Socrates answers the objection that these rulers do not seem particularly happy. He offers an explanation with an analogy to art. In a statue, giving each part its proper colour, we make the eyes more beautiful. This example just made me giggle: we would not make the eyes so beautiful that they do not even look like *eyes* anymore! Nobody would then notice the eyes are part of the whole statue and they would not serve their function if you made the eyes too beautiful for the body.
In a way this for me is where philosophy starts, the kind that can re-invent society! This part of the dialogue reveals the assumptions (unquestioned premises) hidden in Socrates’ imagined community all along, and I sort of wrote them out on the page the best I could: is it *ever*, in a society where ideal justice has been reached, necessary to deprive some for the ‘good’ of the whole? Is it really necessary for any citizen to suffer in a cage of prescribed duties and obligations where they are denied resources for the sake if the whole? Is it possible to have resources without fighting over them? I think Plato wanted us to ask these kinds of questions and I wonder if I am the only one who sees it! They may be covert but when I question the assumptions that are the foundations of Socrates’ construction of this society they jump right out at me.
Honestly I am probably making a bigger deal of Glaucon’s chair than anyone ever has (don’t tell anyone the Republic revolves around Glaucon’s chair or you might get sent to Dr. Calica). I think that moment of humour is key in some way because if they would have gone with a plant-based society without need for cow sellers and war these assumptions would not have been implicit in Socrates’ imagined community. This feels so key and I wonder if anyone else even notices it.
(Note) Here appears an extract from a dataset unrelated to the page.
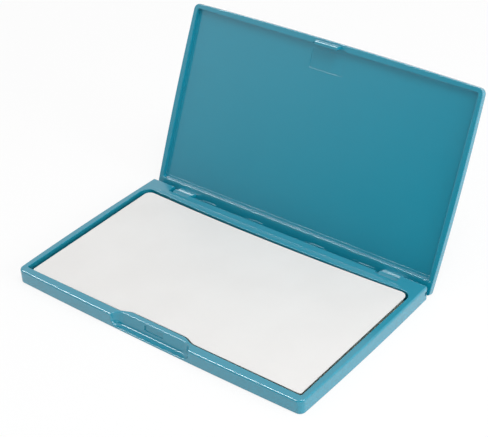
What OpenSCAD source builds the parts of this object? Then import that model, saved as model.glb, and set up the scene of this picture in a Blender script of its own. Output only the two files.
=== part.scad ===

*Can* we imagine a society with even the most basic luxuries, like tables and chairs (and chocolate!), where warfare is not necessary to protect the ‘state’, and where some are not led to suffer or live in prescribed chains of limitation for the sake of the whole? Is the most basic luxury even compatible with *everyone* having access resources and the potential to actualize their infinite potential? Is it possible to live in a world without haves and have nots and is it *ever* *necessary* for some to sacrifice for the whole if we are really constructing an *ideal* society? Or is the suffering and limitation of one the suffering and limitation of all?